Promotional Functions
With economic growth assuming a new urgency since Independence, the range of the Reserve
Bank's functions has steadily widened. The Bank now performs a variety of developmental and
promotional functions, which, at one time, were regarded as outside the normal scope of central
banking. The Reserve Bank was asked to promote banking habit, extend banking facilities to
rural and semi-urban areas, and establish and promote new specialised financing agencies.

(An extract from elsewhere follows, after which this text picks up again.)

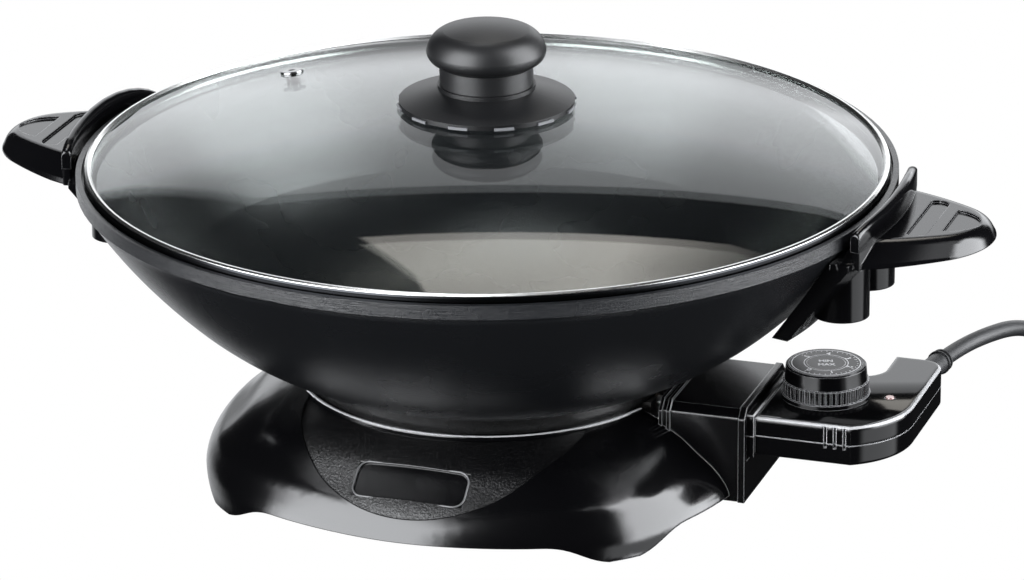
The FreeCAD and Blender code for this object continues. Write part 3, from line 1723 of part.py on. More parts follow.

Accordingly, the Reserve Bank has helped in the setting up of the IFCI and the SFC; it set up the
Deposit Insurance Corporation in 1962, the Unit Trust of India in 1964, the Industrial Development
Bank of India also in 1964, the Agricultural Refinance Corporation of India in 1963 and the
Industrial Reconstruction Corporation of India in 1972. These institutions were set up directly or
indirectly by the Reserve Bank to promote saving habit and to mobilise savings, and to provide
industrial finance as well as agricultural finance. As far back as 1935, the Reserve Bank of India
set up the Agricultural Credit Department to provide agricultural credit. But only since 1951 the
Bank's role in this field has become extremely important. The Bank has developed the co-
operative credit movement to encourage saving, to eliminate moneylenders from the villages
and to route its short term credit to agriculture. The RBI has set up the Agricultural Refinance
and Development Corporation to provide long-term finance to farmers.
Central Banking Functions
The monetary functions also known as the central banking functions of the RBI are related to
control and regulation of money and credit, i.e., issue of currency, control of bank credit, control
of foreign exchange operations, banker to the Government and to the money market. Monetary
functions of the RBI are significant as they control and regulate the volume of money and credit
in the country.
Equally important, however, are the non-monetary functions of the RBI in the context of India's
economic backwardness. The supervisory function of the RBI may be regarded as a non-monetary
function (though many consider this a monetary function). The promotion of sound banking in
India is an important goal of the RBI, the RBI has been given wide and drastic powers, under the
Banking Regulation Act of 1949 - these powers relate to licencing of banks, branch expansion,
liquidity of their assets, management and methods of working, inspection, amalgamation,
reconstruction and liquidation. Under the RBI's supervision and inspection, the working of
banks has greatly improved. Commercial banks have developed into financially and
operationally sound and viable units.
Did u know? The RBI's powers of supervision have now been extended to non-banking
financial intermediaries. Since independence, particularly after its nationalisation 1949,
the RBI has followed the promotional functions vigorously and has been responsible for
strong financial support to industrial and agricultural development in the country.